The Church of St Peter is a parish church with origins in the 13th century, significantly altered in 1640 and substantially rebuilt in 1845, with a further extension in 1871. It is constructed of coursed rubble, with slate roofs to the tower and chancel and plain tiles to the nave and north transept. The church consists of a nave, chancel, west tower, a long north transept, and a vestry.

The massive, squat west tower likely dates to the early 13th century. It features a paired lancet window on the west wall, a pointed doorway to the south from 1845, and original narrow rectangular slit openings above. The tower is capped by a distinctive “double pyramidal top,” characteristic of the local area, and probably dating to the 17th century. The roughcast belfry has two lines of wooden louvres, surmounted by a pyramidal roof with a weathercock.

The five-bay, buttressed nave of 1845 is in the lancet style, with hoodmoulds to all windows except one smaller lancet at the west end of the north wall. The continuous two-bay chancel is of the same style and date. The east window comprises two cusped lights with a cinquefoil above, and the contemporary vestry adjoins the north side. The north transept, dating from 1640, has a round-headed window on the east side, while the west window has a slightly more pointed head. The doorway in the east wall, now under a late 19th-century stone porch, has a depressed four-centred arch. The transept was extended by one bay to the north in 1871, indicated by a straight joint. While the east and west walls of the extension contain lancets, the north wall has a window with debased Y-tracery, re-used from the old north wall.

Inside, a mid-19th-century staircase with turned balusters on the north side of the tower leads to a west gallery supported on two cast-iron shafts.
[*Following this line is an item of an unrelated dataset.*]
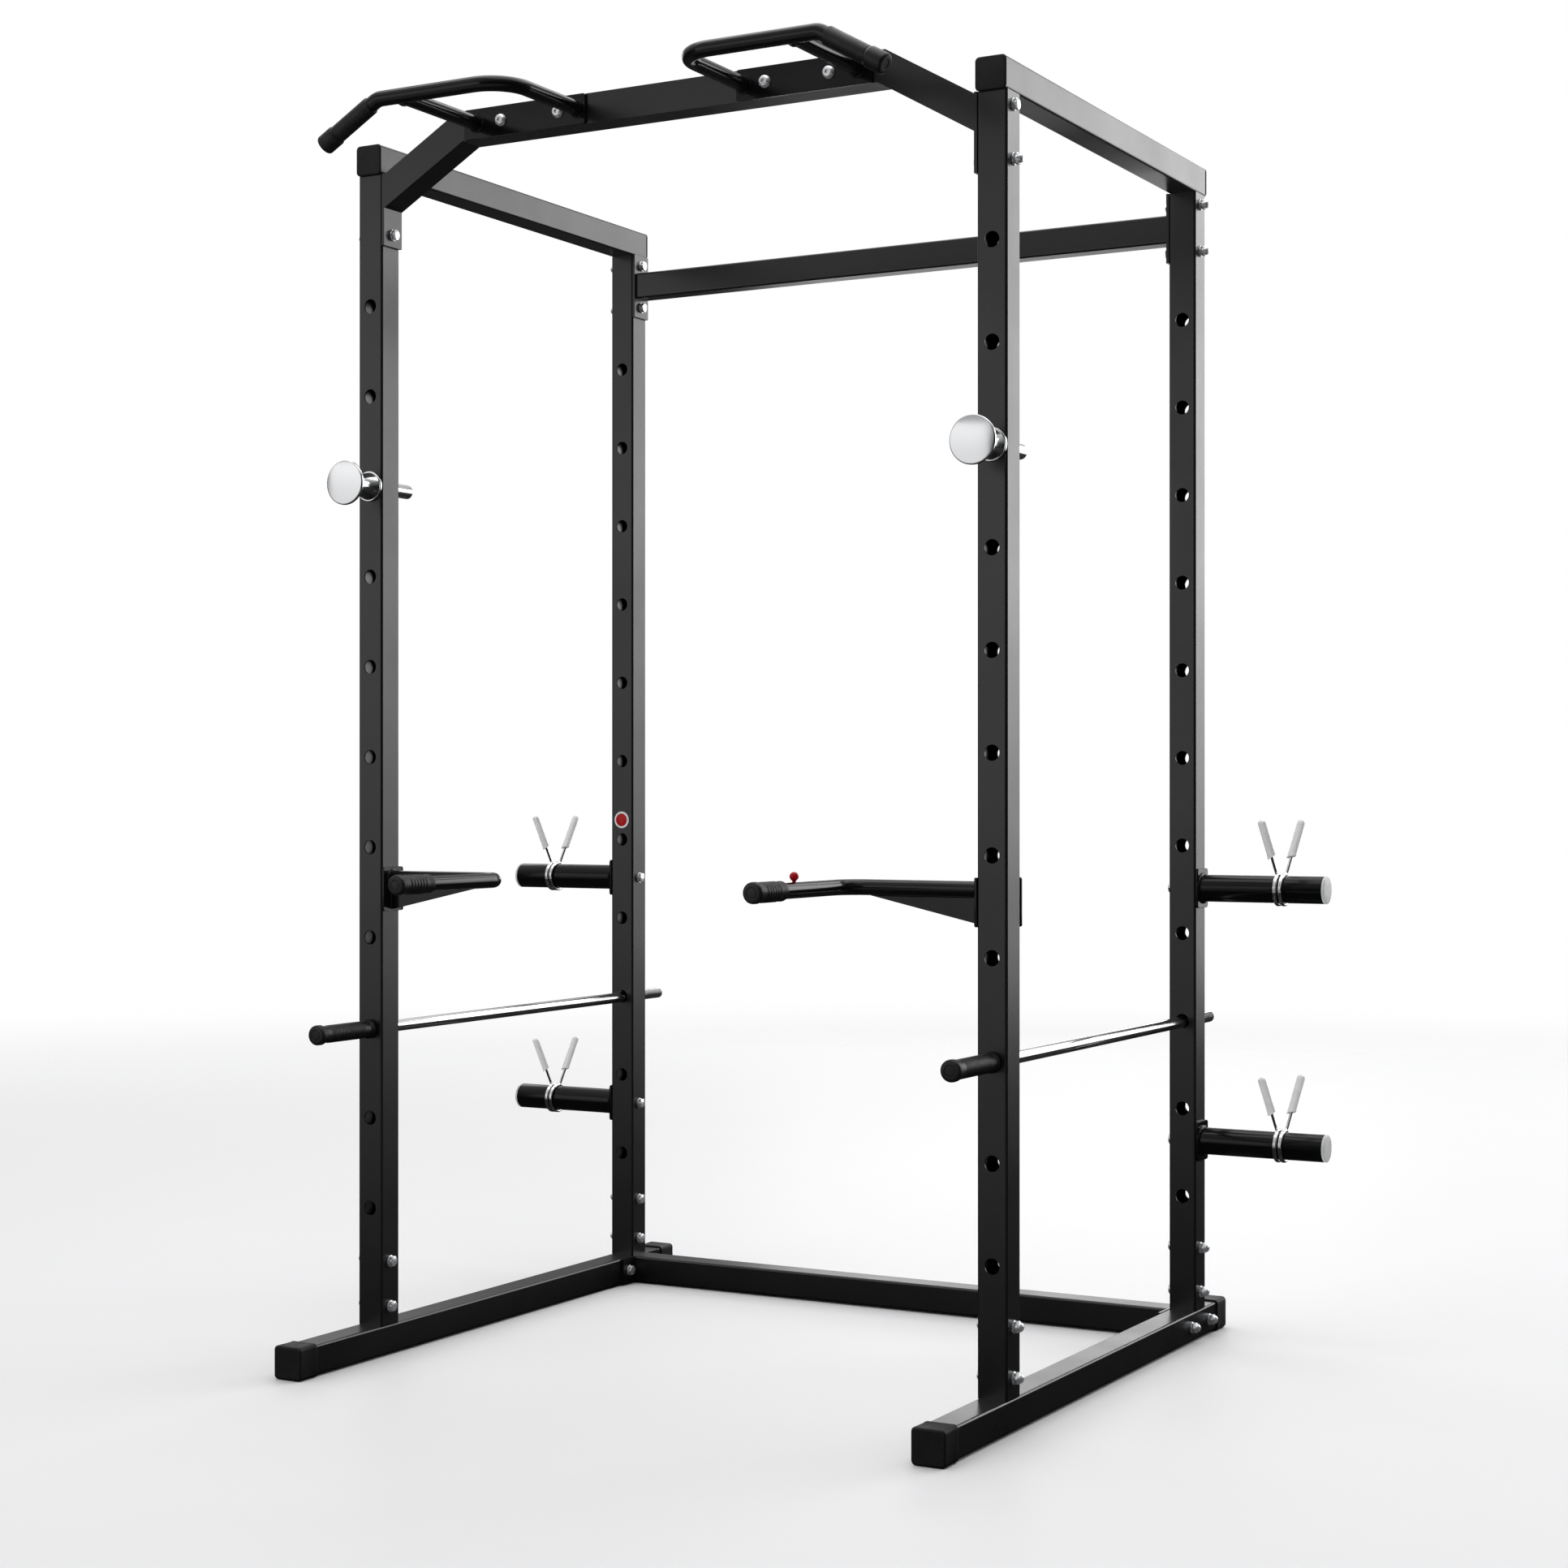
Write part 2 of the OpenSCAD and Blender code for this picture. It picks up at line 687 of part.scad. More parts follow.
clip_half_sleeve(1, 0, 1);  // clip_sleeve_lower_right
clip_half_sleeve(-1, 1, 1);  // clip_sleeve_upper_left
clip_half_sleeve(1, 1, 1);  // clip_sleeve_upper_right
clip_half_sleeve(-1, 0, -1);  // lever_sleeve_lower_left
clip_half_sleeve(1, 0, -1);  // lever_sleeve_lower_right
clip_half_sleeve(-1, 1, -1);  // lever_sleeve_upper_left
clip_half_sleeve(1, 1, -1);  // lever_sleeve_upper_right
frame_bolts();
frame_nuts();
grip_bolts();
peg_bolts();
marker_plug();
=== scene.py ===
import json
import math

import bmesh
import bpy
from mathutils import Matrix, Vector, noise


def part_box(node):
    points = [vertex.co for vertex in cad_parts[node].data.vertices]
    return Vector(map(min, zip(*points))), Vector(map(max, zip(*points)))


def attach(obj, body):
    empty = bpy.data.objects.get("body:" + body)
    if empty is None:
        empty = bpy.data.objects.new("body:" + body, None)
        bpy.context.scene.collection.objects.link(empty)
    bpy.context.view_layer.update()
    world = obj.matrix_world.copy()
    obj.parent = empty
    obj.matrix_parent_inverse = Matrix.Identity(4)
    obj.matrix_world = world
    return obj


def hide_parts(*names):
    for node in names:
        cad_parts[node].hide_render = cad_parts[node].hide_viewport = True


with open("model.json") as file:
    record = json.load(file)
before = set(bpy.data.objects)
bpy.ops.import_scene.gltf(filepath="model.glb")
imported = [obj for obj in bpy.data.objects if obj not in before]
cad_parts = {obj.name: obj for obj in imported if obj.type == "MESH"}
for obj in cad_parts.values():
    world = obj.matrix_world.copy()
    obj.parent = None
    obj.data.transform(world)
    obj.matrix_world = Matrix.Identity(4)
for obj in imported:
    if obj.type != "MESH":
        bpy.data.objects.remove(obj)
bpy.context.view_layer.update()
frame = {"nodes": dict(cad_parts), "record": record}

# The power cage's looks. The frame tubes, plates and beam are the CAD's own nodes with
# powder-coat materials. Rubber grips, chrome parts, wire clips, caps, fasteners, welds and
# bent tubes are built here in mesh code, where the CAD says they are. Metres throughout.

MM = 0.001
SIDES = {"left": -1, "right": 1}
LEVELS = ("lower", "upper")
BODY = "frame"
PLATE_T = 5 * MM         # every welded mount plate
PLATE_W = 50 * MM        # a plate as wide as the frame tube that it sits on
BENT_R = 12.5 * MM       # the bent tubes of the pull-up grips and dip handles
LAP = 1 * MM             # how far a bent tube's end goes into its plate
BEAD_OFF = 0.8 * MM      # from a round tube's surface to the middle of the weld round it


# ---------------------------------------------------------------- camera, floor, light

def make_camera():
    """The photo's viewpoint, solved from the cage's own straight edges."""
    data = bpy.data.cameras.new("camera")
    data.sensor_width = 36.0
    data.lens = 62.03
    data.clip_start, data.clip_end = 0.05, 200.0
    camera = bpy.data.objects.new("camera", data)
    camera.location = (2.305, -4.081, 0.982)
    camera.rotation_euler = (math.radians(90.09), 0.0, math.radians(29.04))
    bpy.context.scene.collection.objects.link(camera)
    bpy.context.scene.camera = camera


def area_light(name, place, target, size, power):
    """A soft panel that shines at a target, and that the camera doesn't see."""
    data = bpy.data.lights.new(name, "AREA")
    data.shape = "RECTANGLE"
    data.size, data.size_y = size
    data.energy = power
    lamp = bpy.data.objects.new(name, data)
    lamp.location = place
    aim = Vector(target) - Vector(place)
    lamp.rotation_euler = aim.to_track_quat("-Z", "Y").to_euler()
    lamp.visible_camera = False
    bpy.context.scene.collection.objects.link(lamp)


def make_lights():
    """Panels all round. Those at the back show in the gloss of the top and base rails."""
    area_light("overhead", (0.2, 0.4, 4.8), (0, 0, 0), (4.6, 4.6), 118)
    area_light("back_right", (3.3, 5.7, 2.85), (-0.2, -0.2, 2.3), (3.4, 3.1), 124)
    area_light("back_low", (3.3, 5.7, 0.75), (-0.2, -0.2, 0.75), (3.4, 1.1), 24)
    area_light("back_middle", (-1.9, 5.8, 1.48), (0.3, 0.0, 0.1), (2.4, 1.0), 20)
    area_light("back_high", (0.8, 5.7, 4.2), (-0.6, 0.0, 0.05), (1.3, 2.2), 20)
    area_light("front_left", (-3.1, -5.5, 1.85), (0.0, -0.4, 1.6), (5.4, 3.3), 59)
    area_light("back_left", (-4.8, 3.4, 3.0), (0.0, 0.0, 1.1), (2.6, 2.4), 23)


def map_range(tree, value, source, target=(0.0, 1.0), kind="LINEAR"):
    """A value taken from one range to another."""
    made = tree.nodes.new("ShaderNodeMapRange")
    made.interpolation_type = kind
    made.inputs["From Min"].default_value, made.inputs["From Max"].default_value = source
    made.inputs["To Min"].default_value, made.inputs["To Max"].default_value = target
    tree.links.new(value, made.inputs["Value"])
    return made.outputs["Result"]


def mix_shaders(tree, factor, first, second):
    """The first shader where the factor is 0, and the second where it is 1."""
    made = tree.nodes.new("ShaderNodeMixShader")
    for source, socket in zip((factor, first, second), made.inputs):
        tree.links.new(source, socket)
    return made.outputs[0]


def coordinate(tree, vector, axis):
    """One coordinate of a vector."""
    made = tree.nodes.new("ShaderNodeSeparateXYZ")
    tree.links.new(vector, made.inputs[0])
    return made.outputs[axis]


def gray(value):
    return (value, value, value, 1.0)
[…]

The nave, chancel, and southern part of the transept have hammerbeam roofs (1845), while the northern extension of the transept has a steep-pitched roof (1871). Mid-19th-century box pews, a reading desk, and a pulpit incorporate 17th-century woodwork. The tub-shaped font, set on a later pedestal, is likely medieval but its precise date is indeterminate. Roman tessellated pavement fragments, reportedly from the Linley villa excavated in 1855, are inlaid in the floor nearby. The church contains mid-19th-century and early 20th-century stained glass, and probably medieval items including a parish chest and 19th-century texts in the tower. Notable monuments are located in the north transept, originally above the burial vault of the More family (1640), as evidenced by the marble tablet on the west wall. A memorial to Harriott Mary More (died 1851) by Field of London depicts her leaning on a pedestal with an urn, with an engraved brass coat of arms in the floor before it. 18th-century funeral hatchments are displayed on the east and west walls. Two 17th-century oak presses, formerly containing the church library presented by Richard More to the churchwardens in 1680, are also present in the transept.